## [Directions for this task]
Identify each line below that contains the word "object", and copy it out.

## [Records for this exercise]
*-*-*

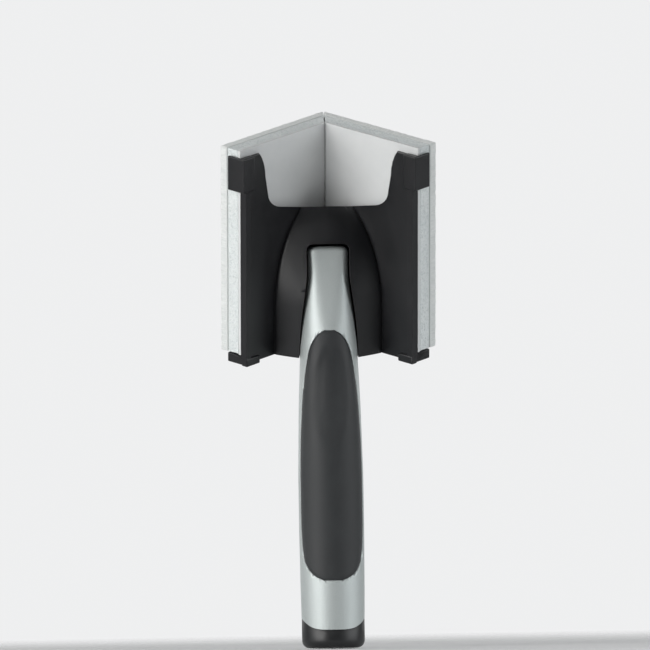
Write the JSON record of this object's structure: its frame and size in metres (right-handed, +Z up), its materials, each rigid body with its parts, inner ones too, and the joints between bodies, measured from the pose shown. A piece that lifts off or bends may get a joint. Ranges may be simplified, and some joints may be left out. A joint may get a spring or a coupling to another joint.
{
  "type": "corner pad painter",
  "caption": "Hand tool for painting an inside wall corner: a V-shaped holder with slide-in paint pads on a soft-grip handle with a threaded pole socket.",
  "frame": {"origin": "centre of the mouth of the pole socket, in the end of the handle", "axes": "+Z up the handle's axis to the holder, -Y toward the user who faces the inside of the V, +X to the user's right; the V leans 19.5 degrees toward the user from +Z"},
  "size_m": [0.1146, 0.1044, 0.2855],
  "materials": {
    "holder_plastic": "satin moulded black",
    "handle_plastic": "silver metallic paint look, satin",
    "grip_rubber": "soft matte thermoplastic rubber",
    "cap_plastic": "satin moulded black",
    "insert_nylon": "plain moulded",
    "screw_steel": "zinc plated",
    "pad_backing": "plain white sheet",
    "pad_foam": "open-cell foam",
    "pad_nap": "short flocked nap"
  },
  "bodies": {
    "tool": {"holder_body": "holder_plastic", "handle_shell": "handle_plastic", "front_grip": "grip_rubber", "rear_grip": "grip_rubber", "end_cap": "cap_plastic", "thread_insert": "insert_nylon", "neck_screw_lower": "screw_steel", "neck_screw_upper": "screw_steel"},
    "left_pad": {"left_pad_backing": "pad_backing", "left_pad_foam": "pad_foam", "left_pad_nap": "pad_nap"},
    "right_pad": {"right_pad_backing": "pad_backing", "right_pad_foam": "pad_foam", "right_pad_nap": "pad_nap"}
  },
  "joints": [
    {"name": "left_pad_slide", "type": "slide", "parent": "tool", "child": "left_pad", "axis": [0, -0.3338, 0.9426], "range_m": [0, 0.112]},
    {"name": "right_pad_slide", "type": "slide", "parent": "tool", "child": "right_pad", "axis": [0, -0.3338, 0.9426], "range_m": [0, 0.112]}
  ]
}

*-*-*

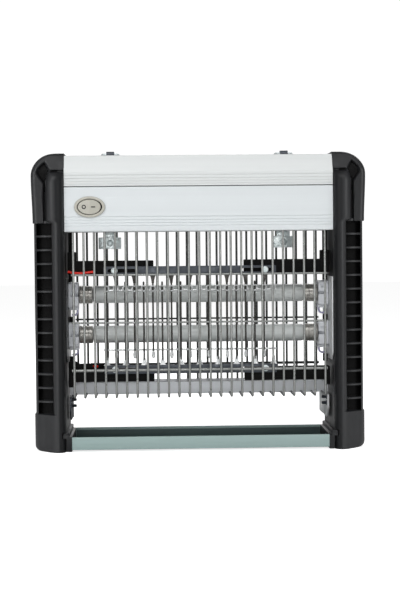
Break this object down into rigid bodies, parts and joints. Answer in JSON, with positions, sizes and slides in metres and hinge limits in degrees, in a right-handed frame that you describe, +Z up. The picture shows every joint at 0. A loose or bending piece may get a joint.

*-*-*

## [The output]
Write the JSON record of this object's structure: its frame and size in metres (right-handed, +Z up), its materials, each rigid body with its parts, inner ones too, and the joints between bodies, measured from the pose shown. A piece that lifts off or bends may get a joint. Ranges may be simplified, and some joints may be left out. A joint may get a spring or a coupling to another joint.
Break this object down into rigid bodies, parts and joints. Answer in JSON, with positions, sizes and slides in metres and hinge limits in degrees, in a right-handed frame that you describe, +Z up. The picture shows every joint at 0. A loose or bending piece may get a joint.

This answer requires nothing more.